"""

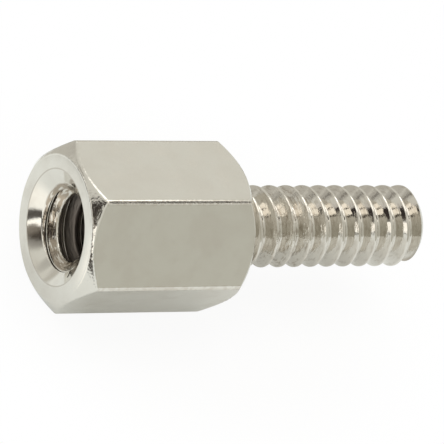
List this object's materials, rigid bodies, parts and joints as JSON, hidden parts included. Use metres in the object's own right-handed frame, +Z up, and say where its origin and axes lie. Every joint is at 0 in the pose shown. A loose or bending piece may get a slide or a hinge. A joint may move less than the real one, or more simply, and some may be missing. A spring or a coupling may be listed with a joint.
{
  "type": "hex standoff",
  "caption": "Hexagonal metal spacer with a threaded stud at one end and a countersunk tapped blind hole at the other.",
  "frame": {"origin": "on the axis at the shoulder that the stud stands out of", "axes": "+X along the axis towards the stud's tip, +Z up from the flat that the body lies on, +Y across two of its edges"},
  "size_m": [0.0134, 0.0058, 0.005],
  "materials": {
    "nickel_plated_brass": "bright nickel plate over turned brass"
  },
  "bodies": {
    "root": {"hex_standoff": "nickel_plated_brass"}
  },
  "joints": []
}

"""
"""

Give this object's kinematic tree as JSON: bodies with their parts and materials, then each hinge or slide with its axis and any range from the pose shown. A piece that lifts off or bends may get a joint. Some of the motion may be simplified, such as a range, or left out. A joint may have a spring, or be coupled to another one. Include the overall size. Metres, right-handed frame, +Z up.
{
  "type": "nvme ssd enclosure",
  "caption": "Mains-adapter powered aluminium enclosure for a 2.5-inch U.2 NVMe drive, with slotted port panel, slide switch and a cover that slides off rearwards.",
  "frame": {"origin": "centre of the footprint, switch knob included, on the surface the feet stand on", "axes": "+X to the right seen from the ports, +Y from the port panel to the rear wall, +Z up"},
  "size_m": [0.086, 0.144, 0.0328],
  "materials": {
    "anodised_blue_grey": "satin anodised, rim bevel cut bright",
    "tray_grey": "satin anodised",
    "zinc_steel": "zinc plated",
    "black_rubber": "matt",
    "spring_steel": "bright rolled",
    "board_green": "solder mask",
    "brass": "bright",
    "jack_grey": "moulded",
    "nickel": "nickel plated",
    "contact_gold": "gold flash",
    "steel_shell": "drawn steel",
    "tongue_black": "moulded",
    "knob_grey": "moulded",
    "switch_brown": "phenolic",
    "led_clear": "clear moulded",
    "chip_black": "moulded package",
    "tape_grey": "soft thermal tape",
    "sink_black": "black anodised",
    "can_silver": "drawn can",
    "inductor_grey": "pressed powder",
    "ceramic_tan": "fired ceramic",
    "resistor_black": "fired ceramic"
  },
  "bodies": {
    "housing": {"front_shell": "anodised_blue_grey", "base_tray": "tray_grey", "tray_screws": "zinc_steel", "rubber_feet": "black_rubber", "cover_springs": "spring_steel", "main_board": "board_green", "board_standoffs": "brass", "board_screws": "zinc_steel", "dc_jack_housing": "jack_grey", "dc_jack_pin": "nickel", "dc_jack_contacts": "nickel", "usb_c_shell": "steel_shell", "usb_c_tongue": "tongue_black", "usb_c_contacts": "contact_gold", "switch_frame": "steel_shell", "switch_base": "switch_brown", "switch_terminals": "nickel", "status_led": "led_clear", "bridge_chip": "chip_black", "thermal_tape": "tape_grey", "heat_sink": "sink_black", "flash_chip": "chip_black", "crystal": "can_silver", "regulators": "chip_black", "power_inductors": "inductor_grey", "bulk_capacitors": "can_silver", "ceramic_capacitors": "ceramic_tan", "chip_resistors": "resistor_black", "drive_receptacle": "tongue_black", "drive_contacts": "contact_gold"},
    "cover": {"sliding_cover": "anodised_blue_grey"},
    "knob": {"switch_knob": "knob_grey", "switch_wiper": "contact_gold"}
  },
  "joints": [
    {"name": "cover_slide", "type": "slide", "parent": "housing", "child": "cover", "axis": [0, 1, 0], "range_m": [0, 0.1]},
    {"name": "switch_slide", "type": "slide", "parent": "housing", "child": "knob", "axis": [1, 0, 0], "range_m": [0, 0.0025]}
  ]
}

"""

EXERCISE DETAILS:
Gather and return every line that holds the string "JSON".

TASK RESULT:
List this object's materials, rigid bodies, parts and joints as JSON, hidden parts included. Use metres in the object's own right-handed frame, +Z up, and say where its origin and axes lie. Every joint is at 0 in the pose shown. A loose or bending piece may get a slide or a hinge. A joint may move less than the real one, or more simply, and some may be missing. A spring or a coupling may be listed with a joint.
Give this object's kinematic tree as JSON: bodies with their parts and materials, then each hinge or slide with its axis and any range from the pose shown. A piece that lifts off or bends may get a joint. Some of the motion may be simplified, such as a range, or left out. A joint may have a spring, or be coupled to another one. Include the overall size. Metres, right-handed frame, +Z up.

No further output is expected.